John Chappell Stowe, harpsichord and organ, is Professor of Organ and Harpsichord at UW-Madison’s Mead Witter School of Music. He is a graduate of Southern Methodist University and Eastman School of Music. Dr. Stowe presently is Associate Director/Director of Graduate Studies of Mead Witter School of Music. Besides teaching organ and harpsichord, his instructional activities include improvisation, basso continuo and figured bass, and the UW-Madison Collegium Musicum.
Mark Rimple has been named “among the first rank of US Lutenists” (LSA), and has appeared as lutenist and vocalist with Trefoil, The Newberry Consort, The Folger Consort, Severall Friends, Piffaro, Tempesta di Mare, Les Délices, and Blue Heron, among others. He has recorded ars subtilior music with Trefoil and The Newberry Consort. Mark is Professor of Music Theory, History, and Composition at the Wells School of Music at West Chester University of Pennsylvania.
Charles Weaver is on the faculty of the Juilliard School, where he teaches historical plucked instruments and baroque music theory. He has served as assistant conductor for Juilliard Opera. He has performed with the New York Philharmonic, the Philadelphia Orchestra, the Boston Early Music Festival Chamber Ensemble, Chamber Music Society of Lincoln Center, Quicksilver, Piffaro, and Blue Heron. He is pursuing a doctoral degree in music theory at the City University of New York.
Marcia Young, voice and harp, has long been associated with the medieval trio Trefoil, My Lord Chamberlain’s Consort, and the Salisbury Four.
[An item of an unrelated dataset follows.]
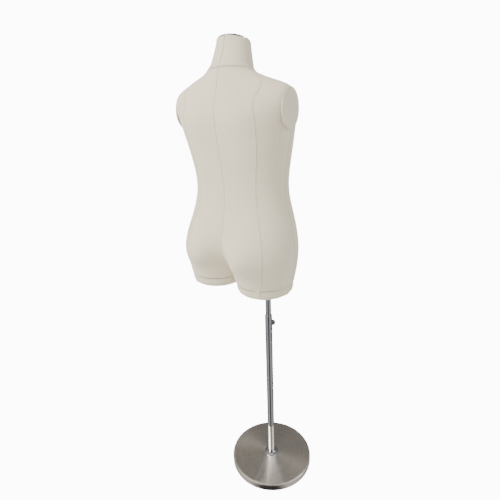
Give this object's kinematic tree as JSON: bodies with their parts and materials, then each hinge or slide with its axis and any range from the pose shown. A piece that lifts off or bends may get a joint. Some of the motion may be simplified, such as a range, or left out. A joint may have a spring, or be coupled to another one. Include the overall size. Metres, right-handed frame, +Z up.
{
  "type": "dress form mannequin",
  "caption": "Armless linen-covered torso with short thigh stubs on a telescopic pole, with a thumb-screw clamp and a round weighted base.",
  "frame": {"origin": "centre of the base's underside, on the floor under the pole's axis", "axes": "+Z up along the pole; the form faces -Y; its right thigh stands on the pole and its left side lies towards +X"},
  "size_m": [0.4543, 0.3048, 1.5071],
  "materials": {
    "linen": "undyed plain-weave linen, matt",
    "glass_fibre": "moulded, unpainted",
    "plywood": "sawn birch plywood",
    "chrome": "polished chrome plate",
    "brushed_base": "spun and brushed in rings, satin nickel",
    "steel": "zinc plated",
    "cast_iron": "as cast, black paint",
    "rubber": "moulded, matt",
    "nylon": "moulded nylon, satin"
  },
  "bodies": {
    "stand": {"base_liner": "rubber", "base_weight": "cast_iron", "base_cover": "brushed_base", "base_washer": "steel", "base_bolt": "steel", "pole_flange": "chrome", "outer_tube": "chrome", "tube_end_plug": "steel", "guide_bush": "nylon", "clamp_boss": "chrome"},
    "clamp_tip": {"clamp_pad": "nylon"},
    "thumb_screw": {"thumb_stud": "steel", "thumb_knob": "chrome"},
    "mast": {"inner_tube": "chrome", "tube_glide": "nylon", "tube_top_plug": "steel"},
    "torso": {"socket_tube": "steel", "socket_flange": "steel", "flange_screw_1": "steel", "flange_screw_2": "steel", "flange_screw_3": "steel", "torso_shell": "glass_fibre", "torso_cover": "linen", "neck_cover": "linen", "neck_block": "plywood", "neck_cap": "chrome", "neck_cap_stud": "steel", "hip_board": "plywood", "thigh_board_left": "plywood", "thigh_board_right": "plywood", "thigh_cover_left": "linen", "thigh_cover_right": "linen", "arm_plate_left": "linen", "arm_plate_right": "linen"}
  },
  "joints": [
    {"name": "mast_height", "type": "slide", "parent": "stand", "child": "mast", "axis": [0, 0, 1], "range_m": [-0.03, 0.3]},
    {"name": "torso_swivel", "type": "hinge", "parent": "mast", "child": "torso", "pos_m": [0, 0, 0.8], "axis": [0, 0, 1], "continuous": true},
    {"name": "clamp_travel", "type": "slide", "parent": "stand", "child": "clamp_tip", "axis": [0, -1, 0], "range_m": [0, 0.003]},
    {"name": "thumb_screw_turn", "type": "hinge", "parent": "clamp_tip", "child": "thumb_screw", "pos_m": [0, -0.02, 0.598], "axis": [0, -1, 0], "range_deg": [0, 1080]}
  ],
  "couplings": [
    {"joint": "thumb_screw_turn", "follows": "clamp_travel", "rad_per_m": 6283.2}
  ]
}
She performs frequently with lutenists Andy Rutherford and Chris Morrongiello. She is Director of Performance Studies for the department of music at Stern College, Yeshiva University. Also a music journalist, she writes features for Playbill and Opera News, and serves as a classical radio host over WQXR, 105.9FM New York.
Musicology, History, Culture
A graduate of McGill University, the Royal Conservatoire in The Hague, and the Schola Cantorum Basiliensis, Maximilien Brisson freelances as a historical brass specialist in Europe and North America. He has performed with Collegium Vocale Gent, I Fedeli, Cornets Noirs, ¡Sacabuche!, and the Toronto Consort, among others. He is also active as an editor and scholar, with current research focused on the music of Lodovico Viadana and of František Ignác Tůma.
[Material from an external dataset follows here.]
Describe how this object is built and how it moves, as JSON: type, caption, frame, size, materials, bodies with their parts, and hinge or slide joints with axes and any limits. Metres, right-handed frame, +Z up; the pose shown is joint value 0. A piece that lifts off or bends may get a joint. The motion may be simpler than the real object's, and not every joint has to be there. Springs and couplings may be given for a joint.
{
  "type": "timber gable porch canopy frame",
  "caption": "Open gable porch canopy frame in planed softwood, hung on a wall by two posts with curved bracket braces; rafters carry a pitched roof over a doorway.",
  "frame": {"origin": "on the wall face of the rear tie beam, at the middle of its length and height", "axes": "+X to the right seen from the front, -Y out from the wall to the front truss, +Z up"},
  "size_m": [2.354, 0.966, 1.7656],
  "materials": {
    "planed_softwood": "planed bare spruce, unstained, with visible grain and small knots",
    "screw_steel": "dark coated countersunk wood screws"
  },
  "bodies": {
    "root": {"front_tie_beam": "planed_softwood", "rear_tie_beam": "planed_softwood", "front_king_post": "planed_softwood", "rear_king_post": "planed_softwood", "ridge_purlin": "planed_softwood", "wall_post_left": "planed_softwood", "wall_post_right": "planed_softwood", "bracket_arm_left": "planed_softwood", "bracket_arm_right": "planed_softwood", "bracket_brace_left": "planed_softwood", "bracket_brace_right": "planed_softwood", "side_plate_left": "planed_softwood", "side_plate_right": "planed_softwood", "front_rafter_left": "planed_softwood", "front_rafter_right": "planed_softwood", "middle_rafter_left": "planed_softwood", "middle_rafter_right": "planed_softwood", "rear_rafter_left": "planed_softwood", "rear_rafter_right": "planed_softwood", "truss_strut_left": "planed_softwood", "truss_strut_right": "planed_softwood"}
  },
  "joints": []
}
Dr. J. Michael Allsen is professor emeritus of music at the University of Wisconsin-Whitewater. A specialist in the sacred music the late Middle Ages and early Renaissance, he has published articles and reviews in several scholarly journals and standard reference works. An active program annotator, he has written for orchestras and festivals around the country since 1984. Allsen is also a performer, playing with the Madison Symphony Orchestra (bass trombone) from 1983-2018.
Chelsie Propst (soprano) is a performer of early and modern music. She is a member of the Rose Ensemble and has performed with Piffaro and the Madison Bach Musicians. In addition to her ensemble work, Chelsie regularly appears as a soloist throughout Wisconsin. She has appeared as L’Amour in Rameau’s Pygmalion, Donna Elvira in Mozart’s Don Giovanni, and Belinda in Purcell’s Dido & Aeneas. She is currently pursuing a PhD in Historical Musicology at UW-Madison.
Peggy Murray, historical dance, is a dancer, scholar, and instructor. She holds a Ph.D. in performance studies from Ohio University and works extensively with Renaissance and baroque dance. Murray choreographs university and professional operas, and has been a faculty member for the Amherst and Madison Early Music Festivals. She has performed and taught in the United States, Mexico, Colombia, Peru, and Argentina.
Grant Herreid performs regularly on early winds, strings, percussion, and voice. He was the recipient of Early Music America’s Laurette Goldberg award for excellence in early music outreach and education. He directs the Yale Collegium Musicum, and is artistic and music director of the Yale Baroque Opera Project (YBOP). Grant directs the New York Continuo Collective, devoting much of his time to exploring the unwritten traditions of early music with Ex Umbris and Ensemble Viscera.
Chiwei “Jerry” Hui, baritone, is active as a conductor and singer of both early and contemporary music, and is the assistant conductor at the Madison Early Music Festival. Based in Eau Claire, Wisconsin, he is currently directing the ensemble Schola Cantorum of Eau Claire and the Chippewa Valley Festival Choir, and teaching at the University of Wisconsin–Stout. A prize-winning composer, Dr. Hui’s music has been performed frequently and internationally.